[WORK INSTRUCTIONS] From the listing below, copy only the lines from the line that contains "Recreate this object" to the line that contains "import * as", counting those two lines as part of the copy.

┌─ RECORDS FOR THIS EXERCISE

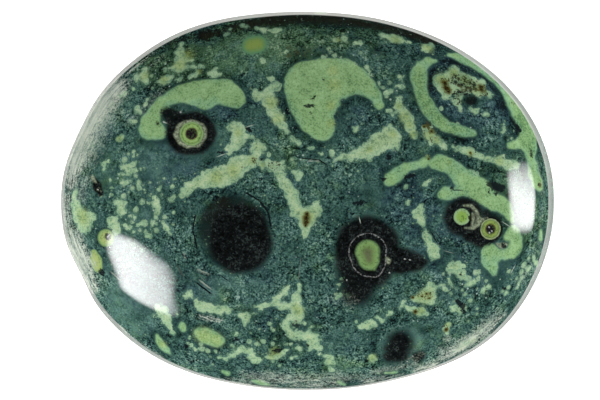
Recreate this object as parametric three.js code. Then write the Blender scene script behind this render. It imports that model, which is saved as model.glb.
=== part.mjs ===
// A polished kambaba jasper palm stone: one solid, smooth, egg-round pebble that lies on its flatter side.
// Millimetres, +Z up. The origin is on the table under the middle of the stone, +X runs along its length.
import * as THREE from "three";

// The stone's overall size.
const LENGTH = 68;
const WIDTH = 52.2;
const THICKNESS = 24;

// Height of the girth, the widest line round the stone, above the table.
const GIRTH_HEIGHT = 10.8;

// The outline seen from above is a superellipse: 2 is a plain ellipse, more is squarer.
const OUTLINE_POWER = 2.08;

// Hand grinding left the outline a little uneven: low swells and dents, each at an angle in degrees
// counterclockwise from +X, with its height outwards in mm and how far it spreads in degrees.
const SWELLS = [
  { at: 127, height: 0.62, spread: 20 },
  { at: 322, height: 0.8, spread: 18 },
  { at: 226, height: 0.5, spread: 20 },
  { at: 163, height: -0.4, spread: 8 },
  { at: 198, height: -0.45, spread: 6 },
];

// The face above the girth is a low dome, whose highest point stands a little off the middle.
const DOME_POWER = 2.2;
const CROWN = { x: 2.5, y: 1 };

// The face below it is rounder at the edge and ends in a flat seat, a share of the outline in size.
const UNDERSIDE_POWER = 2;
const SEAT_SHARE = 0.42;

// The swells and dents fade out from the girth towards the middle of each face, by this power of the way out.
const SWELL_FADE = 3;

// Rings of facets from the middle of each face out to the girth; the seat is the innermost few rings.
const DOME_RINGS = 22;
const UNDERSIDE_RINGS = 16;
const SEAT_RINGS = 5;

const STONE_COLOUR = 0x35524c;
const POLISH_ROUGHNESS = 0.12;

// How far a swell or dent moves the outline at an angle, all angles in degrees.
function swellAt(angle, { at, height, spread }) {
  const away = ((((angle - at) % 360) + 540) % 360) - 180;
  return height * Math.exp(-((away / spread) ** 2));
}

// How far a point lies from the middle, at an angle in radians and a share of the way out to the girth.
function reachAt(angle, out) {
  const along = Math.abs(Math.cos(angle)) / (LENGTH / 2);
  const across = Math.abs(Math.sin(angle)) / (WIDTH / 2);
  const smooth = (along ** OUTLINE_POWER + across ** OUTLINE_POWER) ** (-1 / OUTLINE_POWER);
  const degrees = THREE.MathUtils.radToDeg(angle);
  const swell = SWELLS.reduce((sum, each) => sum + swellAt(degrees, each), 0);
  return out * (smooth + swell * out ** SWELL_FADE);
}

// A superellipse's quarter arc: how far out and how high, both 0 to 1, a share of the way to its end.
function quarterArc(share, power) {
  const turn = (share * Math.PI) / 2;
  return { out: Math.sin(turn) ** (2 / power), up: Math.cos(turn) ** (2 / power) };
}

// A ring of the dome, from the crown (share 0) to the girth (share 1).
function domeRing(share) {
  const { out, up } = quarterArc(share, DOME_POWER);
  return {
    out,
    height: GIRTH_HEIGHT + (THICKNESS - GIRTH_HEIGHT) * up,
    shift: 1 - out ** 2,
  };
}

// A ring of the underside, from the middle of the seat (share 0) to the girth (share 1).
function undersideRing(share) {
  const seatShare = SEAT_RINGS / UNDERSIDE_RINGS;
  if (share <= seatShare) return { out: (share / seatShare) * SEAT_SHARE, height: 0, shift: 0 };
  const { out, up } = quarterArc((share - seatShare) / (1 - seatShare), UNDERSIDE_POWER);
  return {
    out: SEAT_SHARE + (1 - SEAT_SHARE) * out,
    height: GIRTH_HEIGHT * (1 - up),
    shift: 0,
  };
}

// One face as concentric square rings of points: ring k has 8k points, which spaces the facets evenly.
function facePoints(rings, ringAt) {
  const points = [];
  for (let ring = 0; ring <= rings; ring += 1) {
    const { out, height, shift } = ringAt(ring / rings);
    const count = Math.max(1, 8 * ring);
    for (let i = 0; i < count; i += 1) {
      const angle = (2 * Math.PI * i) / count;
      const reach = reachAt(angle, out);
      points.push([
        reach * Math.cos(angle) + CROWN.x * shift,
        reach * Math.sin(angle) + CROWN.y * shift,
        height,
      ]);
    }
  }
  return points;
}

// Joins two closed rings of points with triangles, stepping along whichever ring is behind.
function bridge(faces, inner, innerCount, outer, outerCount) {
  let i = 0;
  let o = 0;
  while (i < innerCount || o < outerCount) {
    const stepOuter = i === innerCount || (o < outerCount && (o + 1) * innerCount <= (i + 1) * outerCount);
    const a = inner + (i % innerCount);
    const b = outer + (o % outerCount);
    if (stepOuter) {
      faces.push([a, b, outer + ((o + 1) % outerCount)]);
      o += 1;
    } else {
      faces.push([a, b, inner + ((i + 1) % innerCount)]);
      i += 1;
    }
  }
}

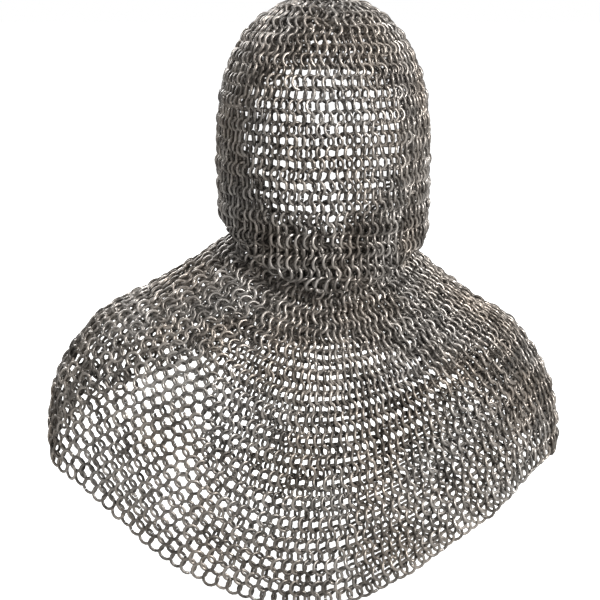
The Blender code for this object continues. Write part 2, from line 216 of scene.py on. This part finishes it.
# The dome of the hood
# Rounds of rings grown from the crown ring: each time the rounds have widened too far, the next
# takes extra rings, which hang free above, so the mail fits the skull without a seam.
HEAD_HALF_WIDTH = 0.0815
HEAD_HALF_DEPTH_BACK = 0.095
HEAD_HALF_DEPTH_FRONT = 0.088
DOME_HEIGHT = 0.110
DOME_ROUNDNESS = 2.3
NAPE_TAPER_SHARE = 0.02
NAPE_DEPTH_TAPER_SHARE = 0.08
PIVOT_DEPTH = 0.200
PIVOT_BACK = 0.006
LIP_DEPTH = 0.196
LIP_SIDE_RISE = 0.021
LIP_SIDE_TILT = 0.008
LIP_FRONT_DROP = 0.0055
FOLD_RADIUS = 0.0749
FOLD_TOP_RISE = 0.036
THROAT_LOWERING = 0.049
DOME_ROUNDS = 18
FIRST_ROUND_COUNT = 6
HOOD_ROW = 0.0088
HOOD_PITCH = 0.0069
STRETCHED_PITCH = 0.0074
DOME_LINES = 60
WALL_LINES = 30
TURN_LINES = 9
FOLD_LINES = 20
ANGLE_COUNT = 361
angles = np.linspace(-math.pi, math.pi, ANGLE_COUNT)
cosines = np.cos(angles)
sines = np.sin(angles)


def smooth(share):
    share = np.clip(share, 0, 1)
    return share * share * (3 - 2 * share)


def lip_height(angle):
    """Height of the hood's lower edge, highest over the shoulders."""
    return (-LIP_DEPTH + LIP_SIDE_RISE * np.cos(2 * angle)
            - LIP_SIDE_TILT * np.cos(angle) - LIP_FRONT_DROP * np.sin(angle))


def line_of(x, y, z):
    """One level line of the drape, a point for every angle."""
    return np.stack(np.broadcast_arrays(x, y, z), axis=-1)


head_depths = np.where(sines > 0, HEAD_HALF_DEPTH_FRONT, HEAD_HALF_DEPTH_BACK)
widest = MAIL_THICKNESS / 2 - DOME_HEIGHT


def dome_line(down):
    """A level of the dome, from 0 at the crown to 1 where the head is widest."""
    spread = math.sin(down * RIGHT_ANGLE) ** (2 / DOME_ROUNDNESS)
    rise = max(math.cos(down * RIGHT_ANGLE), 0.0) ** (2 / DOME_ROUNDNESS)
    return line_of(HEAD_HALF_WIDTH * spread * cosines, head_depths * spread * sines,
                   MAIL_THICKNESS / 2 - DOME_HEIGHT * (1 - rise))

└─
┌─ RECORDS FOR THIS EXERCISE

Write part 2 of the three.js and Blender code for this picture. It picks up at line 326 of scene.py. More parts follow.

└─
┌─ RECORDS FOR THIS EXERCISE

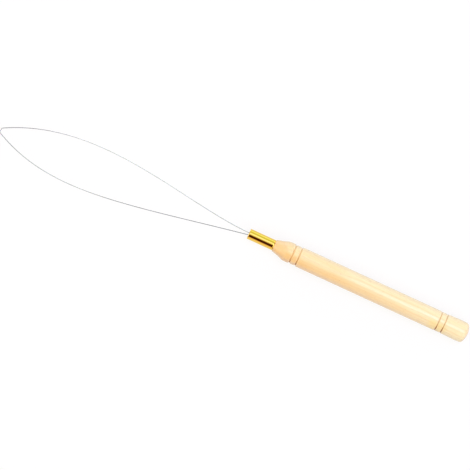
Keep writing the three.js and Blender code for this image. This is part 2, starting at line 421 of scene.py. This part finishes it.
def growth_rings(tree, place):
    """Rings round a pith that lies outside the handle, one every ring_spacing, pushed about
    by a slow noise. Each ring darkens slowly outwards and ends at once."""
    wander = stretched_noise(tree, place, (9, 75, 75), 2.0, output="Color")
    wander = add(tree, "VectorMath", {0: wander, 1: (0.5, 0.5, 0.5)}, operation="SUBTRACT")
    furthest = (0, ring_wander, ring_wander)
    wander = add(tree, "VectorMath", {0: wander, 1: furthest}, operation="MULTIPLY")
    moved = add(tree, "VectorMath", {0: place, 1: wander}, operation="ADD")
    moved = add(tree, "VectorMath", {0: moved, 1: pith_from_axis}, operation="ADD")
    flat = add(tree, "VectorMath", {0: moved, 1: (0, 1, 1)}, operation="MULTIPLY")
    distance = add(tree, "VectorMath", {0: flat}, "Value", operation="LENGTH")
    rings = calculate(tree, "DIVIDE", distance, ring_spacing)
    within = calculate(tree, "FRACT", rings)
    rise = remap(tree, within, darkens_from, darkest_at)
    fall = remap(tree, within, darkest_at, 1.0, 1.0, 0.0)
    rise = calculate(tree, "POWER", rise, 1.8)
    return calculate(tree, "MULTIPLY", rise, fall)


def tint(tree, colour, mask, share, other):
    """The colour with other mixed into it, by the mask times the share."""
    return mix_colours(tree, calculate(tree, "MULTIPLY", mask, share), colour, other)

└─

[RESULT OF THIS TASK]
Recreate this object as parametric three.js code. Then write the Blender scene script behind this render. It imports that model, which is saved as model.glb.
=== part.mjs ===
// A polished kambaba jasper palm stone: one solid, smooth, egg-round pebble that lies on its flatter side.
// Millimetres, +Z up. The origin is on the table under the middle of the stone, +X runs along its length.
import * as THREE from "three";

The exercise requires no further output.